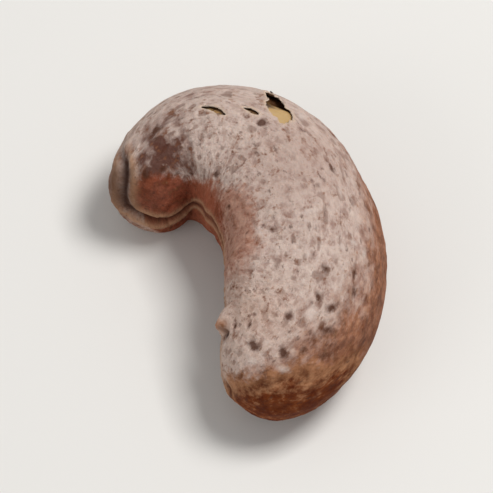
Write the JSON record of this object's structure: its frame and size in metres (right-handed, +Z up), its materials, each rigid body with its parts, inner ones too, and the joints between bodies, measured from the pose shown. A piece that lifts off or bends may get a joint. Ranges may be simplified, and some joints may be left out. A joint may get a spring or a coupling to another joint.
{
  "type": "roasted cashew nut",
  "caption": "Plump C-shaped roasted nut in its thin papery skin, which is torn here and there and bares the golden kernel.",
  "frame": {"origin": "on the surface that the nut lies on, under the middle of its box", "axes": "+Z up, through the flank; +Y along the nut's length, from the round head to the bend; -X the way that the C opens"},
  "size_m": [0.0204, 0.0258, 0.0116],
  "materials": {
    "skin": "matt, dry and papery",
    "kernel": "satin, slightly oily"
  },
  "bodies": {
    "root": {"skin": "skin", "kernel": "kernel"}
  },
  "joints": []
}
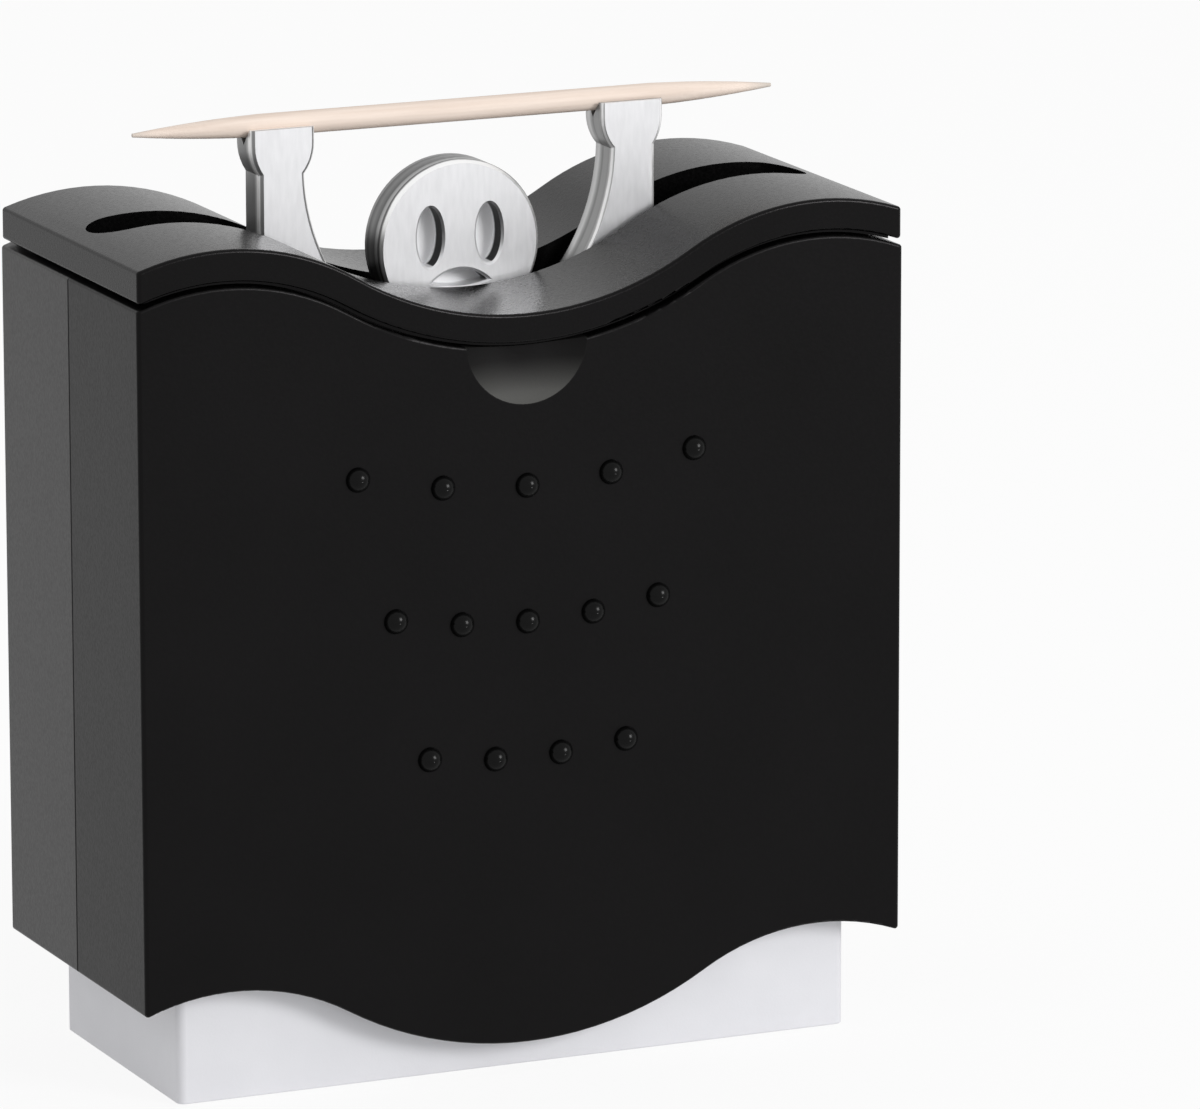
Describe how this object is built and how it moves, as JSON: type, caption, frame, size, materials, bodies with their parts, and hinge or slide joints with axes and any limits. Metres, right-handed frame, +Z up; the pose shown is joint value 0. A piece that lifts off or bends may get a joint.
==============================
§ **What the task requires**
Reproduce all of the entries word for word.

§ **Output of the exercise**
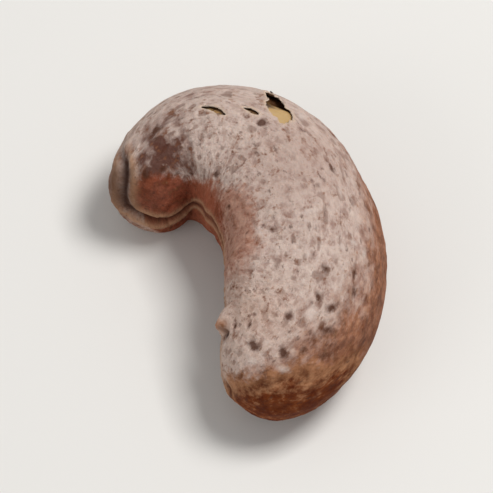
Write the JSON record of this object's structure: its frame and size in metres (right-handed, +Z up), its materials, each rigid body with its parts, inner ones too, and the joints between bodies, measured from the pose shown. A piece that lifts off or bends may get a joint. Ranges may be simplified, and some joints may be left out. A joint may get a spring or a coupling to another joint.
{
  "type": "roasted cashew nut",
  "caption": "Plump C-shaped roasted nut in its thin papery skin, which is torn here and there and bares the golden kernel.",
  "frame": {"origin": "on the surface that the nut lies on, under the middle of its box", "axes": "+Z up, through the flank; +Y along the nut's length, from the round head to the bend; -X the way that the C opens"},
  "size_m": [0.0204, 0.0258, 0.0116],
  "materials": {
    "skin": "matt, dry and papery",
    "kernel": "satin, slightly oily"
  },
  "bodies": {
    "root": {"skin": "skin", "kernel": "kernel"}
  },
  "joints": []
}
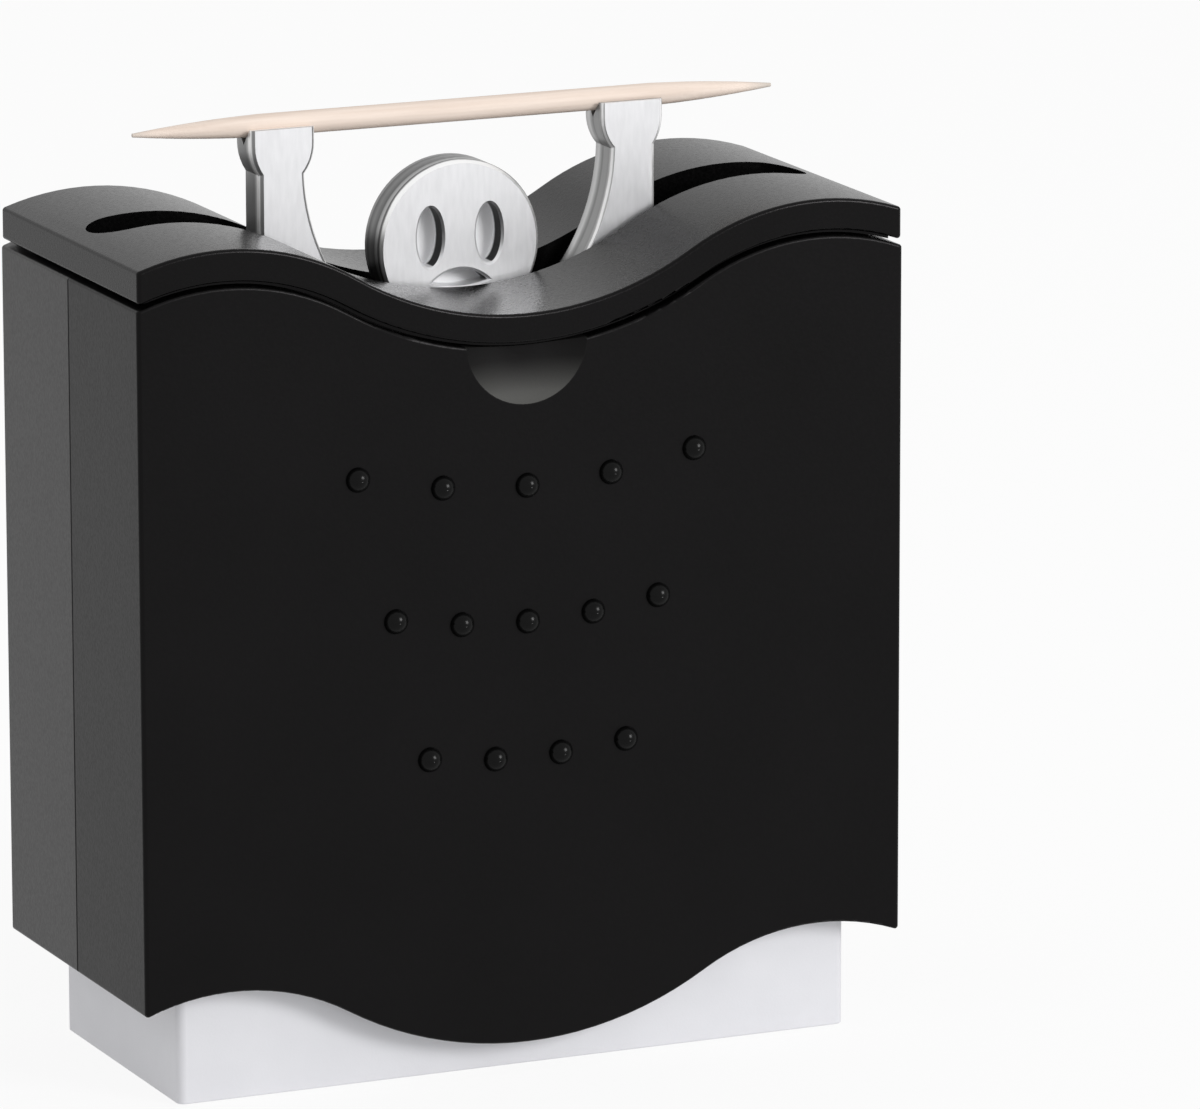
Describe how this object is built and how it moves, as JSON: type, caption, frame, size, materials, bodies with their parts, and hinge or slide joints with axes and any limits. Metres, right-handed frame, +Z up; the pose shown is joint value 0. A piece that lifts off or bends may get a joint.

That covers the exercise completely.